W niniejszej sprawie sądy krajowe oddaliły roszczenia skarżących na podstawie opi­nii biegłych, z której wyni­kało, że lekarze nie popełnili błędu. Skarżący kwestiono­wali jej przydatność do oceny sprawy i jej zupełność, wnio­skując bezskutecznie o wyda­nie drugiej opinii.

W ocenie ETPC pytanie, na które powinni odpo­wiedzieć biegli, brzmiało: na ile – pomijając oczywi­ste ryzyko związane z ope­racją – lekarze przyczyni­li się do powstania szkody. Od odpowiedzialności uwol­nić ich mogło tylko stwier­dzenie biegłych, że opera­cja została przeprowadzona zgodnie ze wszystkimi regu­łami sztuki medycznej. Opi­nia biegłych nie odpowia­dała jednak na to pytanie, w szczególności nie zawie­rała informacji o tym, na ile lekarze postąpili zgodnie z nowoczesnymi standar­dami medycznymi przed, w trakcie i po operacji. Nie było także informacji, ja­kie konkretne procedury zostały wykonane podczas operacji, ani w jaki sposób monitorowano stan zdrowia dziecka po operacji, kiedy najprawdopodobniej doszło do uszkodzeń neurologicz­nych. Jakkolwiek w konklu­zji stwierdzono, że lekarze nie popełnili błędu, opinia nie wskazywała jasno, ja­kie konkretne okoliczności – inne niż dane z piśmien­nictwa wskazujące na ist­nienie ryzyka – stanowi­ły podstawę tego wniosku. ETPC uznał zatem opinię biegłych za niewystarcza­jącą dla oceny, czy lekarze dopuścili się zaniedbań.
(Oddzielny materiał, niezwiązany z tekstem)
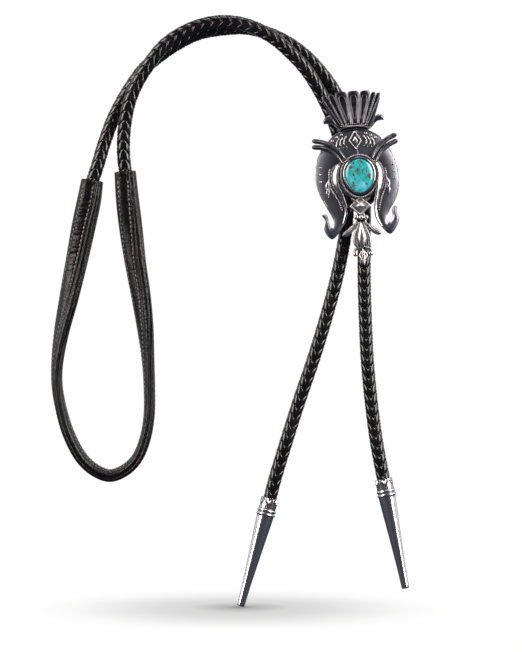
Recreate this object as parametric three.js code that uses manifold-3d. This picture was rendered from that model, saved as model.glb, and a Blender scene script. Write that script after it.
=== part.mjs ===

Jak zauważył ETPC, mimo że ekspertyza nie miała wią­żącego charakteru, wywar­ła decydujący wpływ na roz­strzygnięcie sądu, który oparł się na jej ustaleniach w zakresie dotyczącym wia­domości specjalistycznych, którymi sam nie dyspo­nował. Uznanie tej opinii przez sądy krajowe za zu­pełną, pomimo licznych, podnoszonych przez skar­żących argumentów prze­ciwnych, pozwoliło ETPC na stwierdzenie, że skarżący nie otrzymali odpowiedniej sądowej oceny stawianych zarzutów, która odpowiada­łaby wymaganiom wynika­jącym z art. 8 gwarantują­cego prawo do integralności fizycznej.